Hi, yes, many things -- ballet, recipes, marital secret-keeping, knitting, homeschool redistribution of rights + resources, and I'm still holding out on Mental Hospital. Totally! Yet, I hope you came with yr Faygo Red Pop & a bag of Bugles, because this is where I am today.
- I confess herein that when I read this story about the $300ish rent-controlled (huge!) apartment in the Village, my only & immediate reaction was What steps do I have to take to get married to that dude? Because a rent-controlled lease conveys. I would lock that shit down, honestly. And if you know anything at all, you know it would be an Anna-Nicole level probate battle.
- Lana Del Rey: I love her. It is funny because the "Video Games" single started getting radio play at the end of November, and I thought it was being warbled by someone much older, more worn down, rode hard, put away wet. Then I saw the video & was amazeypants at how young! Which was something of a topic already afoot here in our house vis à vis Adele & her really off-base cover of this song how she has this gorgeous, rich instrument of a voice which she mostly uses to belt out a lot of chirping (she is the beltiest chirper!) about Facebook misunderstandings. Additionally, the realization upon her death that Etta James was 22 years old when she recorded "I'd Rather Go Blind" and wow. 22! Ok.
- Because three different people have asked -- three being a holy number -- regarding the late, great Etta James: I was in fact subjected to "Sunday Kind of Love," endlessly, vituperatively + yodelingly.
- I went with Jolie to a Fancy Town estate sale on Saturday morning. I was kind of into it, but was mostly along for the ride. Then I saw this bag, behind a neatly-organized Imelda-style pile of stuff inside of a closet.
I have always wanted a Louis bucket. Always. Mostly -- and this I think maybe only Charlie will recognize -- so I can pull that Upper West Side powerplay of What, this old thing? when necessary. OK, but a good girl reared all Franciscan-y in the Midwest can not avenge herself in that way with a bag for which she paid full-price, even as that is the spirit of the manuever. (If you would like to split the hair wherein a Franciscanette from the homeland should not avail herself of the wordless clawing in the play, I say to you: When in Rome.)
I took it to the sales directress & told her, "I will take this for $12." I had the bills in my hand and I was ready to deal. She was aghast and gave me the once-over. Ok, so speaking of when in Rome, I was outfitted Rome-ly, mostly just by straining under the heft of my left ring finger, but I bring it, a little.
She said patiently, as a person who is surely used to dealing with skinflints, "I am afraid $150 is the best price I can give you for that."

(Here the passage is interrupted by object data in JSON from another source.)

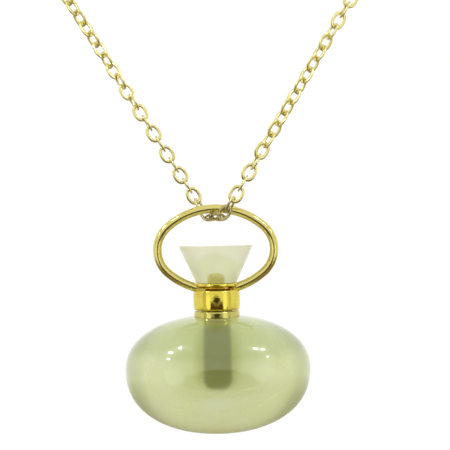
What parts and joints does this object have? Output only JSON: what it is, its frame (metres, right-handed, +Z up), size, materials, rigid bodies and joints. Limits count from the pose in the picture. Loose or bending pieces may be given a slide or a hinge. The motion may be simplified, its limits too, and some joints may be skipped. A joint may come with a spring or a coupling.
{
  "type": "bottle pendant on a chain",
  "caption": "Stone bottle pendant with a gold screw cap, stone stopper and oval wire bail, hung on a looped cable chain with a ring clasp.",
  "frame": {"origin": "middle of the clasp, where the loop of chain lies on the nape of the neck; everything else hangs below it", "axes": "+Z up, +X to the right seen from the front, -Y to the front"},
  "size_m": [0.1219, 0.026, 0.2171],
  "materials": {
    "gold_chain": "bright gold plate on flattened wire",
    "gold_mount": "polished gold plate with fine wear",
    "pale_stone": "polished, translucent and cloudy",
    "green_stone": "polished, translucent and veined"
  },
  "bodies": {
    "necklace": {"chain": "gold_chain", "clasp": "gold_chain", "clasp_ring": "gold_chain"},
    "pendant": {"cap": "gold_mount", "stopper": "pale_stone"},
    "vial": {"neck_ring": "gold_mount", "bottle": "green_stone"}
  },
  "joints": [
    {"name": "pendant_swing", "type": "hinge", "parent": "necklace", "child": "pendant", "pos_m": [0, 0, -0.16952], "axis": [1, 0, 0], "range_deg": [-60, 60]},
    {"name": "bottle_unscrew", "type": "hinge", "parent": "pendant", "child": "vial", "pos_m": [0, 0, -0.20141], "axis": [0, 0, -1], "range_deg": [0, 720]}
  ]
}
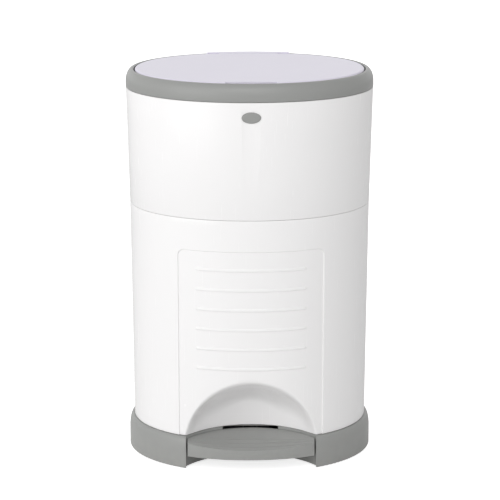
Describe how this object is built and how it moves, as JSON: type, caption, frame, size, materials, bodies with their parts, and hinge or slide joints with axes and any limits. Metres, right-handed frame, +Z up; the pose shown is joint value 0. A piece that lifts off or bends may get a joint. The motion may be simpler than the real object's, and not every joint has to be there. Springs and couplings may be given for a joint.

The fact is, this bag is no longer in production. The one that is, its closest cousin, is almost 10x her best price. Whatever.
I gaily explained to her that I could give her $25. "It's a purse," I finished, calmly, as if she were a sister who had fallen under the spell of a powerful cult leader.
She countered, explaining to me in a kind of brittle tone that it was a Louis Vuitton. I held up my hand while my mouth dropped open a little. I gasped. Not so fast, it all said. "This purse has a tag in it that says it was made in America."
It does!
If you know, than you know that little paper tag is the most authentic authentication a Louis Vuitton handbag can have. She did not. So she apologized, briefly, and told me in a hurried way $12 was fine. Can I just say that Mari has no idea what this all means, except that obvsly for once I was charged the true value of a handbag. Lord. - Let's talk about teevee:
- Mad Men. Due to some knitting willingness since the summer, we have finally watched the entire first season and a couple of epis of the 2nd. Why is it so slow, this show? This show is like the guy at work who is always like, yk, "Oh, man! How was yr weekend? Oh, I had a great weekend! Pret-ty great weekend. Oh, you had a great weekend? Whoa, maybe you don't know from great weekend, brother. Wow, etc," zzZzZzzzzz all to get you to say, What did you do this weekend, which you do not because you do not care. It is just like that!
- Weeds. I started watching Weeds however many years ago that I first found it on DVD at the library, maybe 4? I am just now on Season 3, is it? Where U-Turn keels over & his pal smothers him. I described that episode (who knows why?) to Mari & it is now a joke between us to stand in our new lexicon for crocodile tears. U-Turrrrrn! one of us says, to the other, melodramatically. Ha, ha-ha.
For some reason, writing about crocodile tears reminded me of my senior-year English teacher who had the hots for me -- we were an entire classroom of girls all agog at his condition, like, "Dude! Seriously! Jailbait! We're all wearing douchey uniforms!" I mean, he never touched me or said anything pervy ... he would just stop talking in the middle of a sentence sometimes and everyone would look up & he would be staring at me. My yearbook is covered with references to my mind-control powers. He was the one who had me do the presentation of "The Miller's Tale." God, I totally wonder what happened to that guy.